SRL 68:4 Electronic Seismologist

Steve Malone
E-mail: steve@geophys.washington.edu
Geophyics AK-50
University of Washington
Seattle, WA 98195
Phone: (206) 685-3811
Fax: (206) 543-0489

Why do so many seismologists who need to do computations on data start right off writing their own computer programs? Wouldn't you expect that for most computational needs someone has already written a program you could use or easily modify to do what is needed? Many of the general purpose seismic analysis packages such as SAC, Geotool, Datascope, or PITSA are very adaptable or configurable to a large variety of tasks. Of course, the one that can do what you need and that you already know doesn't understand your data format. So, at a minimum, you must write a data format converter. Too often, even when an existing public domain program is available that will do exactly the task at hand, a seismologist writes a new program or modifies an inappropriate program. Such duplication of effort is inefficient, yet it seems to be accepted, if not expected. As the complexity, sophistication, and particularly the volume of seismological data processing increases, such wasted effort becomes increasingly costly. What can we do?

To try to understand this situation better, the Electronic Seismologist (ES) attended the FISSURES (Framework for Integration of Scientific Software for University Research in Earth Sciences) workshop organized by IRIS in May of this year. Besides deriving long obscure acronyms, IRIS is working to help provide advice and direction to the seismological community regarding the development of software tools for the display and processing of seismic data. Approximately forty seismologists experienced in and interested in the details of computer application to seismological problems and representing a broad spectrum of seismological research organizations attended this workshop. Also, seven people with computer expertise from other disciplines were invited to provide different perspectives. Experts in commercial software development and database management issues as well as experts in establishing industry standards gave presentations and provided insights into how problems similar to ours are addressed in other arenas. The workshop organizers started off using a tree analogy (Figure 1) in which the roots are the data sources and the leaves are the end-user application packages. The trunk and branches connect data to applications. The current situation in seismology seems analogous to many small trees, each with only one or a few leaves and roots intertwined in a hopeless mess. Applications (leaves) on one tree cannot easily access the data (roots) of another. It would be good to have one tree in which all applications can easily access all data sets through a common trunk. The mechanism for doing this is, of course, a Seismic Attachment Protocol (SAP), which can move information between data applications as well as to and from storage.

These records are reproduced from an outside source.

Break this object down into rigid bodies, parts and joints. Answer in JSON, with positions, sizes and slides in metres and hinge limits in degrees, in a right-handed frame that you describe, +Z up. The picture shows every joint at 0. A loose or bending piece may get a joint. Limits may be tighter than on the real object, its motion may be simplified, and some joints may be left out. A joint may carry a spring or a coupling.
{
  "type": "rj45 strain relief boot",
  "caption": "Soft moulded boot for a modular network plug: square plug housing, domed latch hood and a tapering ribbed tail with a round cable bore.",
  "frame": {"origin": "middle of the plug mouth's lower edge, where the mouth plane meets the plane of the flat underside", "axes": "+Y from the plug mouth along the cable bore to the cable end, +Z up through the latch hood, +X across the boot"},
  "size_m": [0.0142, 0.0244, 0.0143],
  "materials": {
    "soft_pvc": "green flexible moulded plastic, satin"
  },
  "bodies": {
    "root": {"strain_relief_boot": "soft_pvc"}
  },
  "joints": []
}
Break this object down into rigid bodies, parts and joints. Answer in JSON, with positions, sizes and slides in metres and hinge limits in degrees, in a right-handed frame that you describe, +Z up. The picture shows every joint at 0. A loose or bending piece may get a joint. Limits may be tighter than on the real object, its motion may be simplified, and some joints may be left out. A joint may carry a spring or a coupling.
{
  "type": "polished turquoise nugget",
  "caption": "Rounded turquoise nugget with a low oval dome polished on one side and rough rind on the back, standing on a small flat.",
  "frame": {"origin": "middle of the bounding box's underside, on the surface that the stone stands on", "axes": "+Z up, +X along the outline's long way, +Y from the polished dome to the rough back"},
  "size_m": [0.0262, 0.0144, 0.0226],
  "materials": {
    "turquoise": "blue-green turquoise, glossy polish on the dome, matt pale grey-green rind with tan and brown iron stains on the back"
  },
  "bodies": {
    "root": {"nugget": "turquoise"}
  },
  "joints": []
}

Figure 1. Tree analogs to seismic software organization. "A" is the official IRIS FISSURES version of the ideal organization model. "B" is the Electronic Seismologist's interpretation of the current situation.

For three days there were presentations and discussion in both small and large groups, and botanical confusion (at least for the ES) reigned. What were we there for? What was the exact problem we were trying to solve? What was the process we were to use to solve the problem? What was this "SAP", and how do we go about defining it? Despite the confusion, there did seem to be some general agreement as to the need for a solution and some possible directions in which to move. By the time this SRL issue is published, the summer issue of the IRIS Newsletter should have a summary of the meeting, and there will have been additional discussions at the IRIS workshop in June. As this is being written, the day after the FISSURES workshop and without additional botany classes, the ES cannot make a definitive analysis of the current situation, but is encouraged that things may head in a productive direction. The rest of this article will consist of observations and impressions jotted down in notes at the workshop. Few if any of the attendees may agree with these interpretations (including the ES, who often cannot read his own notes).

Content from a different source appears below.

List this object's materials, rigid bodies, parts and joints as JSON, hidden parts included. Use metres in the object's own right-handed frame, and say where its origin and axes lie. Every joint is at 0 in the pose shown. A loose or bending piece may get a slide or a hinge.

First let's explore some possible reasons that so much computer code is written and rewritten in what seems to be such an inefficient exercise. Some of these reasons are not relevant to the "SAP" concept but should be recognized anyway. The verbalized reason for writing a seismic analysis application is almost always, "I just want to do science, and I need a way to process my data in the proper way." The ES sometimes heard (or thought he heard) unspoken words such as:

Such unfortunate, but very human, excuses certainly play some part in any serious activity done by bright, competitive, dedicated professionals, but these were not overt subjects at the workshop. More relevant comments heard relating to the general problems and frustrations of the current situation were:

Such undercurrents were subtle and maybe only imagined. The actual agenda of the workshop was divided into the following four general types of presentations or activities: (1) experiences and frustrations of seismologists with the current software situation, (2) current seismological software tools, (3) techniques other groups use or expect to use to handle similar problems, and (4) open discussions.

Seismologists' frustrating experiences using software to process large data sets included calculating centroid moment tensors using GSN data and combining PASSCAL data for refraction lines. In each case, specific solutions had been worked out using combinations of programs obtained from elsewhere, written, modified, and combined with specialized scripts. Directory/file-naming conventions helped with organization. These systems were not transportable, nor even easily used later by the same researcher. Reflection seismology-type experiments seem to be naturally better organized, but only if contained within one commercial processing package. There is no easy method to exchange or incorporate data from other types of sources. Regional network operators have very diverse, unsharable sets of software for routine recording and processing and often no in-house computer programmers to help maintain them. So they must depend on the good will of others for help.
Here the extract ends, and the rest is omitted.